At moonrise, Dresden, Susan, Tera and her pack drive to Marcone's estate to save him from MacFinn. Dresden and his allies are captured by the FBI hexenwolves, now using their framing of various parties to get closer to Marcone, and are thrown into a pit Marcone had prepared to capture the transformed MacFinn, but Marcone, thrown in the pit with them, works together with Dresden to free them. Three of the hexenwolves kill each other, and Murphy kills the fourth as Dresden kills MacFinn. Dresden and Murphy burn the agents' talismans, Susan evacuates the Alphas, and the Chicago police arrest Marcone on general principle, though Dresden predicts that no charges will be filed. Tera, heavily implied to be a wolf that can change into a human, easily accepts that MacFinn had to be killed before he could cause more deaths, and returns to her family in the Northwest.

==Introduced characters==

- FBI Agent Phil Denton: FBI investigative team leader.
- FBI Agents Deborah Benn, Roger Harris and George Wilson: members of Denton's FBI team.
- Harley MacFinn: a millionaire environmentalist with lupine qualities.
- Tera West: a mysterious woman with lupine qualities and the fiancée of MacFinn.
- The Alphas: a gang of college-age men and women who have werewolf abilities.
- Billy Borden: one of the Alphas.
- Georgia: one of the Alphas.
- The Streetwolves: a Chicago biker gang of lycanthropes.
- Detective Rudolph: a new officer at SI.

==Reception==
Thomas Wagner, on behalf of sfreviews.net, praised the book: "This is some sick, adrenaline-charged action storytelling, spun with a Hollywood sensibility for maximum endorphin rush. No, it isn't great literature. It's great escapism, a pure roller coaster ride. There's a difference".

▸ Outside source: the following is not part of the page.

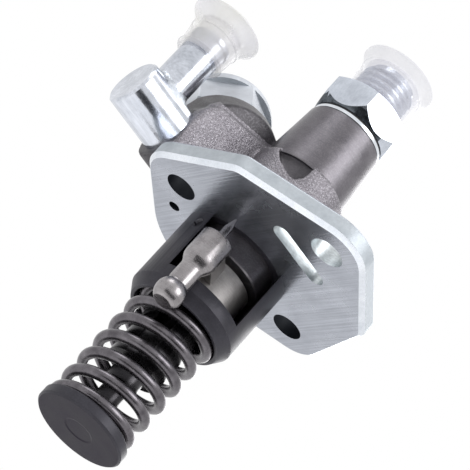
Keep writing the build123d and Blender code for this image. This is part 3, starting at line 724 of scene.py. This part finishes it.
# black sleeve under the flange; its narrow strips that face up or down are rubbed bright
cage = {"edge": 0.20, "smooth": 25, "rubWidth": 0.17, "rubFacing": 0.15}
pilotCage = roundEdges(nodeCopy("pilot_cage", "pilotCage"), cage["edge"], smooth=cage["smooth"],
                       weigh=False)
dress(pilotCage, "blackSteel", "housing", ["pilot_cage"])
pilotCage.data.materials.append(paints["rubbedSteel"])
for face in pilotCage.data.polygons:
    corners = [pilotCage.data.vertices[index].co for index in face.vertices]
    longest = max((a - b).length for a, b in zip(corners, corners[1:] + corners[:1]))
    if face.area / longest < cage["rubWidth"] * mm and abs(face.normal.z) > cage["rubFacing"]:
        face.material_index = 1

# tappet disc with the faint ring on its face
tappet = {"edge": 0.18, "faceZ": -48.4, "flatFacing": 0.999, "markIn": 6.2, "markWide": 0.45,
          "markDeep": 0.10, "smooth": 12, "sideR": 9, "sideFacing": 0.95}
tappetDisc = roundEdges(nodeCopy("lower_spring_seat", "tappetDisc"), tappet["edge"])
bpy.ops.mesh.customdata_custom_splitnormals_clear()
for face in tappetDisc.data.polygons:
    face.select = face.normal.z < -tappet["flatFacing"] and face.center.z < tappet["faceZ"] * mm
bpy.ops.object.mode_set(mode="EDIT")
bpy.ops.mesh.select_mode(type="FACE")
bpy.ops.mesh.inset(thickness=tappet["markIn"] * mm)
bpy.ops.mesh.inset(thickness=tappet["markWide"] * mm, depth=-tappet["markDeep"] * mm)
bpy.ops.mesh.select_mode(type="VERT")
bpy.ops.object.mode_set(mode="OBJECT")
roundEdges(tappetDisc, 0, smooth=tappet["smooth"])
dress(tappetDisc, "tappetSteel", "tappet", ["lower_spring_seat"])


def onTappetSide(place, facing):
    return facing.z > -tappet["sideFacing"] and math.hypot(place.x, place.y) > tappet["sideR"]


paintFaces(tappetDisc, "blackSteel", onTappetSide)

# return spring
spring = {"radius": 8.4, "wire": 2.4, "low": -46.0, "high": -14.7, "turns": 6.05, "start": -117.5,
          "deadRise": 2.25, "ease": 0.12, "perTurn": 64, "section": 20, "smooth": 50}


# height of the wire's centre in mm at a number of turns past the lower flat end
def springHeight(turn):
    rise = spring["high"] - spring["low"] - spring["wire"]
    pitch = rise / spring["turns"]
    base = spring["low"] + spring["wire"] / 2
    if turn < 0:
        return base + spring["deadRise"] * turn
    if turn > spring["turns"]:
        return base + rise + spring["deadRise"] * (turn - spring["turns"])
    return base + pitch * turn


# heights averaged over a short stretch, so that the wire eases into its flat ends
def easedHeight(turn):
    parts = [springHeight(turn + spring["ease"] * (step / 4 - 1)) for step in range(9)]
    return sum(parts) / len(parts)


bpy.ops.object.select_all(action="DESELECT")
bpy.ops.mesh.primitive_circle_add(vertices=spring["section"], radius=spring["wire"] / 2 * mm,
                                  location=(spring["radius"] * mm, 0, 0), rotation=(math.radians(90), 0, 0))
plungerSpring = bpy.context.object
plungerSpring.name = "plungerSpring"
bpy.ops.object.transform_apply(location=True, rotation=True, scale=True)
allTurns = spring["turns"] + 2
screw = plungerSpring.modifiers.new("winding", "SCREW")
screw.axis = "Z"
screw.angle = 2 * math.pi * allTurns
screw.steps = screw.render_steps = round(spring["perTurn"] * allTurns)
screw.use_merge_vertices = False
applyAll(plungerSpring)
firstAngle = math.radians(spring["start"]) - 2 * math.pi
stepCount = len(plungerSpring.data.vertices) // spring["section"] - 1
lowLimit, highLimit = spring["low"] * mm, spring["high"] * mm
cosine, sine = math.cos(firstAngle), math.sin(firstAngle)
for index, vertex in enumerate(plungerSpring.data.vertices):
    turn = (index // spring["section"]) / stepCount * allTurns - 1
    x, y, z = vertex.co
    z += easedHeight(turn) * mm
    vertex.co = (x * cosine - y * sine, x * sine + y * cosine, min(max(z, lowLimit), highLimit))
sealMesh(plungerSpring)
bpy.ops.object.shade_smooth_by_angle(angle=math.radians(spring["smooth"]))
dress(plungerSpring, "springSteel", "housing", ["plunger_spring"])
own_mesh(plungerSpring)
print("spring ready")

# control parts
pin = {"centre": (-9.765, -10.921), "ballR": 3.15, "ballZ": -21.2, "flatDrop": 2.4, "flatShare": 0.92,
       "flatStep": 0.02, "ballSteps": 22, "neckR": 2.35, "neckStep": 0.06, "neckRise": (0.3, 0.7),
       "smooth": 38, "around": 80,
       # radius and height of the rings from the neck over the body to the point
       "profile": [(2.35, -14.9), (2.38, -14.6), (2.50, -14.15), (2.78, -13.65), (3.10, -13.1),
                   (3.30, -12.6), (3.40, -11.7), (3.40, -6.6), (3.32, -6.38), (3.12, -6.3), (0.86, -6.3),
                   (0.85, -3.0), (0.60, -2.1), (0.30, -1.05), (0.10, -0.45)]}
ballTop = math.sqrt(pin["ballR"] ** 2 - pin["neckR"] ** 2)
flatR = math.sqrt(pin["ballR"] ** 2 - pin["flatDrop"] ** 2)
ballStart = -math.degrees(math.asin(pin["flatDrop"] / pin["ballR"]))
ballStop = math.degrees(math.asin(ballTop / pin["ballR"]))
ballRings = [(flatR * pin["flatShare"], pin["ballZ"] - pin["flatDrop"] - pin["flatStep"])]
ballRings += arc(0, pin["ballZ"], pin["ballR"], ballStart, ballStop, pin["ballSteps"])
ballRings += [(pin["neckR"] - pin["neckStep"], pin["ballZ"] + ballTop + pin["neckRise"][0]),
              (pin["neckR"], pin["ballZ"] + ballTop + pin["neckRise"][1])]
ballRings += pin["profile"]
ballPin = turnPiece("ballPin", ballRings, centre=pin["centre"], segments=pin["around"])
roundEdges(ballPin, 0, smooth=pin["smooth"])
dress(ballPin, "groundSteel", "control", ["ball_pin"])
controls = {"edge": 0.12, "oiledBelow": -13.2}
controlArm = roundEdges(nodeCopy("control_arm", "controlArm"), controls["edge"])
dress(controlArm, "turnedSteel", "control", ["control_arm"])
controlSleeve = roundEdges(nodeCopy("control_sleeve", "controlSleeve"), controls["edge"])
dress(controlSleeve, "turnedSteel", "control", ["control_sleeve"])
paintFaces(controlSleeve, "oiledSteel", lambda place, facing: place.z < controls["oiledBelow"])
print("control parts ready")

# outlet and plug
holder = {"edge": 0.10, "coneHeights": (36.0, 38.6), "coneFacings": (-0.97, -0.2), "litAzimuths": (-72, 90)}
valveHolder = roundEdges(nodeCopy("delivery_valve_holder", "valveHolder"), holder["edge"])
dress(valveHolder, "holderZinc", "housing", ["delivery_valve_holder"])


# painted shade on the cone under the hexagon, apart from its lit side
def onShadedCone(place, facing):
    azimuth = math.degrees(math.atan2(place.y, place.x))
    inHeight = holder["coneHeights"][0] < place.z < holder["coneHeights"][1]
    sloping = holder["coneFacings"][0] < facing.z < holder["coneFacings"][1]
    lit = holder["litAzimuths"][0] < azimuth < holder["litAzimuths"][1]
    return inHeight and sloping and not lit


paintFaces(valveHolder, "shadedConeZinc", onShadedCone)
plug = {"edge": 0.14, "baseFacing": -0.2}
rearPlug = roundEdges(nodeCopy("rear_plug", "rearPlug"), plug["edge"])
dress(rearPlug, "plugZinc", "housing", ["rear_plug"])
plugWay = Vector((0, math.sqrt(0.5), math.sqrt(0.5)))
paintFaces(rearPlug, "rimZinc", lambda place, facing: facing.dot(plugWay) < plug["baseFacing"])

# inlet elbow
elbowEdge = 0.14
inletElbow = roundEdges(nodeCopy("inlet_elbow", "inletElbow"), elbowEdge)

# soft fillet where the tube meets the round barrel
fillet = {"centre": (-29.8, 11.5), "barrelZ": 11.55, "barrelR": 5.7, "tubeR": 4.13, "rise": 1.3,
          "spread": 1.0, "sink": 0.03, "rings": 7, "layer": 0.1, "around": 96}
centreX, centreY = fillet["centre"]
bpy.ops.object.select_all(action="DESELECT")
bpy.ops.mesh.primitive_circle_add(vertices=fillet["around"], radius=fillet["tubeR"] * mm,
                                  location=(centreX * mm, centreY * mm, 0))
tubeFillet = bpy.context.object
tubeFillet.name = "tubeFillet"
bpy.ops.object.transform_apply(location=True, rotation=True, scale=True)
bpy.ops.object.mode_set(mode="EDIT")
bpy.ops.mesh.select_all(action="SELECT")
for ring in range(fillet["rings"] - 1):
    bpy.ops.mesh.extrude_region_move(TRANSFORM_OT_translate={"value": (0, 0, fillet["layer"] * mm)})
bpy.ops.object.mode_set(mode="OBJECT")
for index, vertex in enumerate(tubeFillet.data.vertices):
    ring, place = divmod(index, fillet["around"])
    sweep = math.pi / 2 * ring / (fillet["rings"] - 1)
    reach = fillet["tubeR"] + fillet["spread"] * (1 - math.cos(sweep))
    x = vertex.co.x / mm - centreX
    y = vertex.co.y / mm - centreY
    grow = reach / math.hypot(x, y)
    saddle = fillet["barrelZ"] + math.sqrt(fillet["barrelR"] ** 2 - (y * grow) ** 2)
    height = saddle - fillet["sink"] + fillet["rise"] * (1 - math.sin(sweep))
    vertex.co = ((centreX + x * grow) * mm, (centreY + y * grow) * mm, height * mm)
sealMesh(tubeFillet, fill=False)
bpy.ops.object.shade_smooth()
dress(tubeFillet, "brazeZinc", "housing", ["inlet_elbow"])
dress(inletElbow, "elbowZinc", "housing", ["inlet_elbow"])
print("fittings ready")

# clear caps: sizes of each, then what both share, in mm
caps = {
    "outletCap": {"node": "outlet_cap", "body": "outlet_cover", "centre": (0, 0), "paint": "outletClear",
                  "lowR": 6.9, "highR": 7.1, "low": 44.7, "flare": 53.2, "brimR": 8.5, "top": 55.0,
                  "beads": (45.2, 52.2)},
    "inletCap": {"node": "inlet_cap", "body": "inlet_cover", "centre": (-29.8, 11.5),
                 "paint": "inletClear", "lowR": 5.2, "highR": 5.7, "low": 26.4, "flare": 33.0,
                 "brimR": 8.0, "top": 36.1, "beads": (27.0, 31.8)},
}
mould = {"wall": 0.7, "brimWall": 0.9, "openRound": 0.15, "openDrop": 0.02, "beadR": 0.32,
         "beadSink": 0.08, "beadSweep": 75, "beadSteps": 6, "flareRun": 0.4, "flareOut": 0.12,
         "brimSlope": (0.35, 0.25), "brimEase": 0.06, "rimRound": (0.12, 0.05), "rimFlat": 0.4,
         "mouthFlat": 0.2, "mouthRound": (0.05, 0.25), "floorR": 0.4, "floorDrop": 0.02,
         "innerRound": 0.3, "smooth": 40}
for name, cap in caps.items():
    innerLow, innerHigh = cap["lowR"] - mould["wall"], cap["highR"] - mould["wall"]
    low, flare, top, brimR = cap["low"], cap["flare"], cap["top"], cap["brimR"]
    lip = mould["brimWall"] / 2
    slope = (cap["highR"] - cap["lowR"]) / (flare - low)
    rings = [(innerLow, low), (innerLow + mould["openRound"], low - mould["openDrop"]),
             (cap["lowR"] - mould["openRound"], low)]
    for bead in cap["beads"]:
        wallR = cap["lowR"] + slope * (bead - low)
        rings += arc(wallR - mould["beadSink"], bead, mould["beadR"], -mould["beadSweep"],
                     mould["beadSweep"], mould["beadSteps"])
    rings += [(cap["highR"], flare - mould["flareRun"]), (cap["highR"] + mould["flareOut"], flare)]
    rings += [(brimR - mould["brimSlope"][0], top - lip - mould["brimSlope"][1]),
              (brimR - mould["brimEase"], top - lip)]
    rings += [(brimR, top - lip / 2), (brimR - mould["rimRound"][0], top - mould["rimRound"][1])]
    rings += [(brimR - mould["rimFlat"], top), (innerHigh + mould["mouthFlat"], top)]
    rings += [(innerHigh - mould["mouthRound"][0], top - mould["mouthRound"][1]),
              (innerHigh - lip, top - mould["brimWall"])]
    rings += [(mould["floorR"], top - mould["brimWall"] - mould["floorDrop"])]
    outer = turnPiece(name, rings, centre=cap["centre"], hollow=True)
    floorZ = top - 2 * mould["brimWall"]
    inner = [(mould["floorR"], floorZ), (innerHigh - mould["innerRound"], floorZ),
             (innerHigh, floorZ - mould["innerRound"]), (innerLow, low)]
    wall = turnPiece(name + "Inner", inner, centre=cap["centre"], hollow=True)
    pickOnly(outer)
    wall.select_set(True)
    bpy.ops.object.join()
    sealMesh(outer, gap=mergeGap["cap"])
    roundEdges(outer, 0, smooth=mould["smooth"])
    dress(outer, cap["paint"], cap["body"], [cap["node"]])
print("caps ready")

# finishes on the nodes that stay
plainNodes = {
    "cage_pins": "blackSteel", "plunger_barrel": "turnedSteel", "barrel_dowel": "turnedSteel",
    "upper_spring_seat": "blackSteel", "delivery_valve_seat": "turnedSteel",
    "delivery_gasket": "washerMetal", "delivery_valve_spring": "springSteel",
    "holder_washer": "washerMetal", "holder_o_ring": "blackRubber", "inlet_o_ring": "blackRubber",
    # the plug washer takes the boss's painted shade too
    "rear_plug_washer": "shadedBossIron", "plunger": "oiledSteel", "delivery_valve": "turnedSteel",
}
for node, paint in plainNodes.items():
    nodes[node].data.materials.clear()
    nodes[node].data.materials.append(paints[paint])
print("node finishes ready")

For fantasybookreview.co.uk, Bindi Lavelle wrote: "The detective stylings of Fool Moon enriches a plot full of red herrings and clues that only come together in the book's climax; Fool Moon reads like a good detective novel, with magic. For a page turning mix of neo noir and urban fantasy, look no further than Fool Moon".

Victoria Strauss, in a review on sfsite.com, wrote: "Butcher keeps the thrills coming, with plenty of mystery, suspense, and edge-of-your-seat action scenes".

==In other media==
- The novel has been adapted into an eight-issue comic book mini-series, adapted by Mark Powers and illustrated by Chase Conley.
- The novel was released as an audiobook, narrated by James Marsters.
- Several elements of the novel were used in the episode "Hair of the Dog" of The Dresden Files television series. The four FBI werewolves have been reduced to two; Agent Kelly Raskin and her boyfriend Zachery Bushnell. According to Murphy, Raskin was implied to have turned into a werewolf while investigating mass graves in Bosnia. She suffered a “nervous breakdown” from it, forcing her to temporarily leave the FBI. Further implying that she has gone rogue, Raskin, determined to free herself of her curse, targets several young women, biting and transforming them into werewolves while Zachery hunts and kills them. One of Raskin’s victims is Mina Watkins, who was the eighth girl killed. Mina’s roommate Heather Bram, suspects something is wrong and reaches out to Harry Dresden. Heather is captured by Raskin who bites her, turning her into a werewolf. Heather manages to escape and hides in Dresden’s apartment. During the final confrontation, it is revealed that Bushnell has become a werewolf via wounds he received from Mina. Raskin, in her werewolf form accidentally kills Bushnell - breaking her curse, but at a terrible price. Raskin is committed to an insane asylum with penalty charges from three states on her head. Heather, meanwhile, comes to terms that she is a werewolf and decides to leave Chicago to find herself in her new condition - hopefully proven that she will be different from Raskin.